La quatrième séquence s’avère la plus brève mais peut-être la plus émouvante, par son contenu et sa trajectoire en trois parties. S’enchaînent la Passacaille du « Caprice sur le départ de son frère bien-aimé », l’aria Es ist vollbracht de la cantate BWV 159 (ultima verba des paroles du Christ en croix) ici distribuée entre cornet et cromorne, et enfin une sorte de dépassement mystique vers la transcendance : une partita de Christ, Toi qui es le Jour lumineux, à la fois dolente et chargée d’espérance. Parfaite transition avec la radieuse et planante Sarabande qui introduit la dernière séquence par cette divine étape de la Suite BWV 816, solaire et polarisée vers le… sol majeur.
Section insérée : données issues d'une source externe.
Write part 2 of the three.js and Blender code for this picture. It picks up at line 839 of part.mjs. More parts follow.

Suit le Prélude BWV 902 dans la même armure, rarement entendu à l’orgue. Le programme s’achève dans la ferveur de la Nativité, avec deux guises du In dulci jubilo : d’abord tiré du choral BWV 368 sur la mélodie de Joseph Klug (c . 1490 - 1552), puis enfin son arrangement BWV 729, polyphonie carillonnant à la volée, et en gloire dans toute la force du tutti.
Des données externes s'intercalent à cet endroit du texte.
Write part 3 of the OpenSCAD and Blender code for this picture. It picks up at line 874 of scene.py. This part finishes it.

La notice cite une phrase de Nikolaus Harnoncourt : « il n’y a pas de beauté sans risque ». C’est l’honneur de ce récital, superbement capté par les micros de Jean-Marc Laisné, d’avoir réussi à conjoindre expérimentation des procédés et intense séduction du résultat. Éloquence spontanée, sans défaut et encore moins d’ostentation, qui sait lire entre les notes et nous laisse voir de neufs territoires au-delà d’elles. Une heure de métamorphoses et transmutations qui revisitent Bach de la plus talentueuse manière. Magnifique disque.